Miley started UNAWE after being awarded a Royal Academy Professorship. “I’d been mulling something like this over in my mind for a long time, so when I got this freedom and funding, I decided to stick my neck out,” he says. “I contacted ESO [European Southern Observatory], and they were enthusiastic. Now the IAU has taken this on as a flagship program.”
Bottom-up approach
UNAWE will serve as an umbrella for participating outreach programs around the world. “The idea is to use synergies and piggyback on existing structures,” says project coordinator Carolina Ödman of Leiden University. The project’s three components are development and production of high-tech materials—films, toys, cartoons, and the like—that could be translated according to language and cultural needs; training and workshops; and the facilitation of international networking. UNAWE doesn’t fund the outreach programs. So, says Ödman, “there must be enthusiasm and commitment, and propitious conditions—like possibilities for local funding.” And, she adds, UNAWE takes different forms from country to country. “Members of each community will know best how things work in their community. It’s a bottom-up approach. Usually they contact us to join.”
In one international UNAWE activity, 10-year-olds in boarding schools in South Africa used Skype—software for making free telephone calls via the internet—to talk to kids in Germany during a total lunar eclipse in March. “They were able to compare what they saw from the northern and southern hemispheres,” says Ödman. “These things are very powerful events for the children. You are suddenly a citizen of the planet.”
And in a pilot program in Tunisia, Tunis Science City is taking the lead. “They took on the philosophy of UNAWE after interacting with us,” says Ödman. “The first thing they did was open the doors of the museum to younger kids. They’ve also developed an astronomy bus that travels to villages across the country.” In Venezuela, another country with a pilot program, the first contact was made through the United Nations Educational, Scientific and Cultural Organization, Ödman says. “UNESCO has a network of schools with children from three years old through primary school. Whole schools have taken part in a theater show with people dressed as celestial objects. In Venezuela there is a tradition of Carnival, and the costumes they made were absolutely beautiful—it’s astronomy and local culture.”
Such mingling of folklore and science is what drew Ram Ramanujam, a logician and longtime outreach organizer with the Tamil Nadu Science Forum in Chennai, India, to UNAWE. “We had been collecting folk songs and folk tales.

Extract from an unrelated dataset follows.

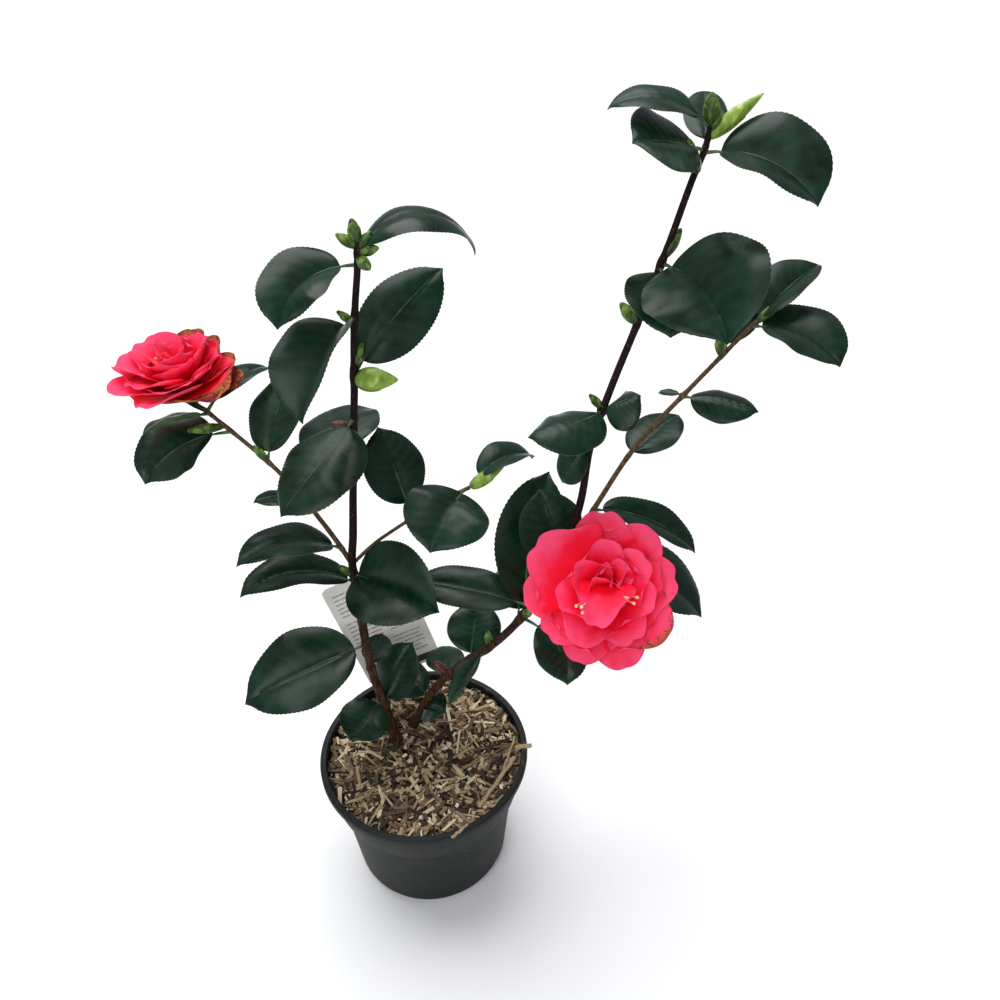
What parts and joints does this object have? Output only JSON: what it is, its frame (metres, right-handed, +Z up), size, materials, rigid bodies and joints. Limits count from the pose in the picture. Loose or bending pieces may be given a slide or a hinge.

This element of the UNAWE program struck a chord immediately, because we could combine folk materials and science education.” The TNSF’s UNAWE activities are just getting started. “We already have prepared about 10 songs and skits and a dance, something like a ballet for the children to perform about eclipses,” says Ramanujam. “I think we reach of the order of 1000 villages in Tamil Nadu,” he adds. “One thing about villages is that the sky is always there—as opposed to in the city where you hardly see the sky because of light pollution.”
International networking
“A couple of weeks ago, I joined a workshop in India via video conferencing,” says UNAWE steering committee member Kevin Govender, who as head of public outreach at the Southern African Large Telescope is leading the introduction of UNAWE in South Africa. “It was like hearing someone talk from my own mind, it was so similar. It’s free to share ideas, and it’s like getting a global team to address a global problem. It was amazing to hear about problems shared by both developing and industrialized countries. UNAWE breaks communication barriers.
“I work in the northern cape, which is a very rural part of South Africa,” continues Govender. “There are visible remnants of apartheid. Kids in these environments need inspiration. UNAWE is very much in line with what I came into this job for—to use astronomy to try to inspire people not only to be curious about the universe, but also to give them a perspective that is beyond poverty, beyond the hardships they face, and give them hope.” Until now, he adds, “the bulk of outreach in South Africa has targeted middle- to high-school students and the public. UNAWE is targeting an age range that in general around the world is not focused on.”
Participation in an international organization may make it easier for local outreach programs to raise money. “We have presented to our [national] government departments,” says Govender. “It’s too early to say, but it’s hopeful because of the status of astronomy in South Africa. And any country’s government is more keen to fund something if they know it is being watched by the rest of the world.” How much is needed? “I never give an amount,” Govender says. “The more the better.”

Children involved in Universe Awareness activities in (from left) India, Tunisia, and Venezuela.